信長との「同盟強化」を目的とした家康の上洛
史記から読む徳川家康⑬
ちなみに、ポルトガルの宣教師であるルイス・フロイスが信長に初めて謁見したのは同年4月8日で、場所は二条御所の工事現場だったという(『日本史』)。
同月16日に、信長は荒廃していた内裏(だいり)の修理も命じており(『言継卿記』)、幕府・朝廷という既存の権力機構に対して心を砕いていることが分かる。前回のドラマで描かれた、今川氏真(いまがわうじざね)が家康に降伏し、懸川城を退去した(『歴代古案』)のは、この翌月5月15日のことである。
翌1570(永禄13)年1月になると、信長は前年の御掟に追加する形で五ヵ条からなる条書を義昭に認めさせている(「成簣堂文庫所蔵文書」)。
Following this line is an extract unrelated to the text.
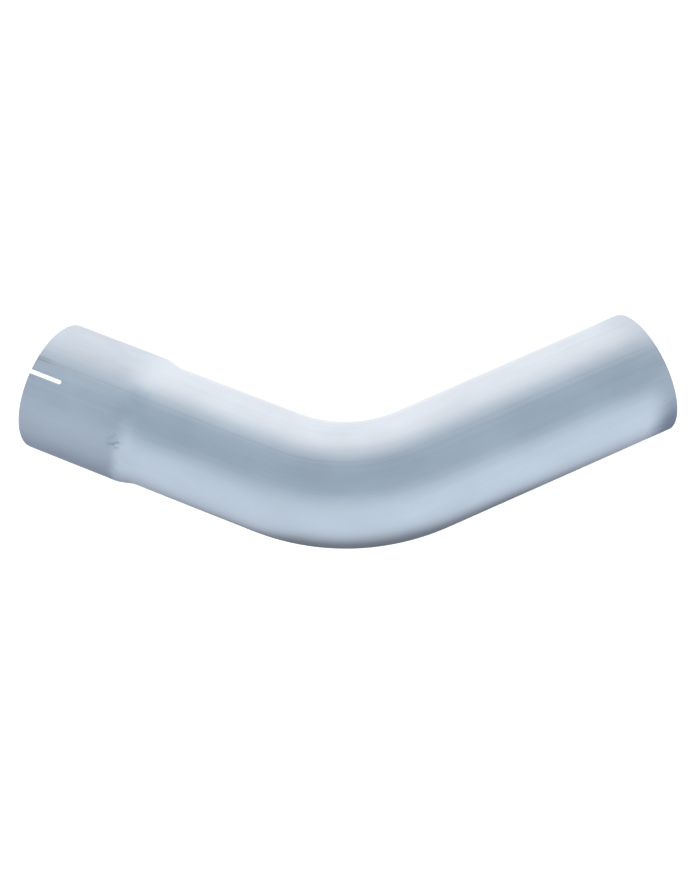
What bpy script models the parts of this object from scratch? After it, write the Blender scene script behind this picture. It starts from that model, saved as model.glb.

前述したのと同様に、これらが両者の不和を招いたとする見方がある一方、近年は一定の疑問も呈されている。
今回のドラマに描かれた家康の上洛は、このタイミングで行なわれたものだ。家康は同年2月、岐阜で信長に面会している。その席で家康は、上洛するという信長に従うことを自ら申し出た。家康には、信長と行動を共にすることで同盟をより強化する思惑があったものと考えられている。
信長は同年3月5日に上洛。このとき、畿内の大名らもこぞって上洛し、信長に挨拶にやってきて、京は大変な賑わいをみせたという。その顔ぶれのなかに、家康の姿もあった(『信長公記』)。
同年4月14日に、二条御所の完成を祝う、能の会が催された。義昭や信長らとともに、家康も会に同席している。越前への出陣は、能の会から4日後となる同月20日のことである(『信長公記』)。